- Written problem: Quote, please, the line with "Reconstruct the object", the line with "-Y towards +X.", and every line between them, exactly and with nothing else.

- Rows:
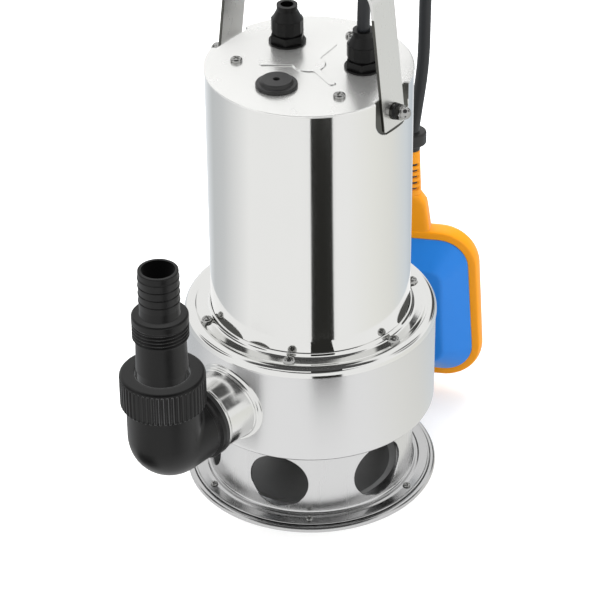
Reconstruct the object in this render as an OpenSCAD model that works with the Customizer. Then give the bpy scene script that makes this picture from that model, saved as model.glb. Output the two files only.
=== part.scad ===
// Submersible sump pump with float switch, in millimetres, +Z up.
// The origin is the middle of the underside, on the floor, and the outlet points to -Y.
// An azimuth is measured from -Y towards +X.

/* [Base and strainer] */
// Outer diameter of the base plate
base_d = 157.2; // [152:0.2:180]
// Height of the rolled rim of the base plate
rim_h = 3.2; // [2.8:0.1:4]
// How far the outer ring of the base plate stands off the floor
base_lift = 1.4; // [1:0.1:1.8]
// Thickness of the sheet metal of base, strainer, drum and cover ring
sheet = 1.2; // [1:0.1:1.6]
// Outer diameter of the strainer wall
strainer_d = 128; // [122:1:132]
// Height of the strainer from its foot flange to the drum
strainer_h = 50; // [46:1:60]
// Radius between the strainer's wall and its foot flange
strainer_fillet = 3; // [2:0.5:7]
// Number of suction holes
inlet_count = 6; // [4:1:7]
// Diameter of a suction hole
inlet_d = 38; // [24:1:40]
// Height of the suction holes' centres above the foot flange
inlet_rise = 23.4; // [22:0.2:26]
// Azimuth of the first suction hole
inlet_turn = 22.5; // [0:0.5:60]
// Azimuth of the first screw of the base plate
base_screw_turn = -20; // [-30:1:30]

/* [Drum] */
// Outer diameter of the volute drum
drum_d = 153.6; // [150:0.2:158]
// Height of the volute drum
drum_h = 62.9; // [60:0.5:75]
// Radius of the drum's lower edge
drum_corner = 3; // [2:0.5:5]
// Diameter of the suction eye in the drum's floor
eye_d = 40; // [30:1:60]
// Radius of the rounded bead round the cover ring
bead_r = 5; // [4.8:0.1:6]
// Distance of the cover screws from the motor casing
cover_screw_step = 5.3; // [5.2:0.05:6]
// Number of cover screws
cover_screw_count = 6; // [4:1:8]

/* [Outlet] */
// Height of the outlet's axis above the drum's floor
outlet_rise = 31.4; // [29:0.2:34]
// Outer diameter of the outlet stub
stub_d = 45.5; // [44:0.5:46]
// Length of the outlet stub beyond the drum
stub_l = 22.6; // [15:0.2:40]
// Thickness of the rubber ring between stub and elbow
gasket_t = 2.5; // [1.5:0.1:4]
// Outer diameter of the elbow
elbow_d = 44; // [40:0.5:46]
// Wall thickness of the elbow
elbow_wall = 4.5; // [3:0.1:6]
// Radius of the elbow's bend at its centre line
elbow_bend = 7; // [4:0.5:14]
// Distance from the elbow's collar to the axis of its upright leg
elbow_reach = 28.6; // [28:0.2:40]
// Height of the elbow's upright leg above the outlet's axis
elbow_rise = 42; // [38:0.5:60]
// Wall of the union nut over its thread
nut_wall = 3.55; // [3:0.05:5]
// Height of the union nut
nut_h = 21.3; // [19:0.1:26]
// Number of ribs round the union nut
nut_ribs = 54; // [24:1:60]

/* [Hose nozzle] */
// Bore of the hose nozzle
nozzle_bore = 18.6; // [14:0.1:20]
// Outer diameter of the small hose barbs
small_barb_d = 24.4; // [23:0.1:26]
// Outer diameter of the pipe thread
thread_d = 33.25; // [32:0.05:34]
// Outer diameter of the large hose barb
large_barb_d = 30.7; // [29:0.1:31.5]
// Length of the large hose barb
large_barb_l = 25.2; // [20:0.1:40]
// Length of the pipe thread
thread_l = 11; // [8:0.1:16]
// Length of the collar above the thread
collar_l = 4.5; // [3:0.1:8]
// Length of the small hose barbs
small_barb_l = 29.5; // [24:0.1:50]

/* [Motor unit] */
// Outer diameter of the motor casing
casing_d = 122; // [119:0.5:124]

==

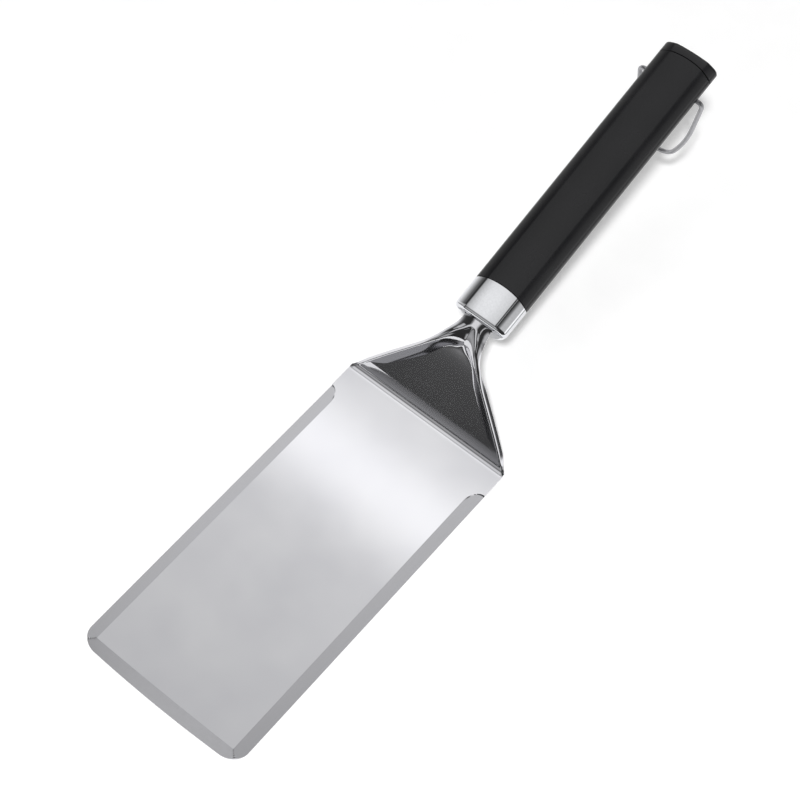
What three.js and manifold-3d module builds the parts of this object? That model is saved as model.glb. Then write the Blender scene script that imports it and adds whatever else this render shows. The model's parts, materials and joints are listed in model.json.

- Exercise response:
Reconstruct the object in this render as an OpenSCAD model that works with the Customizer. Then give the bpy scene script that makes this picture from that model, saved as model.glb. Output the two files only.
=== part.scad ===
// Submersible sump pump with float switch, in millimetres, +Z up.
// The origin is the middle of the underside, on the floor, and the outlet points to -Y.
// An azimuth is measured from -Y towards +X.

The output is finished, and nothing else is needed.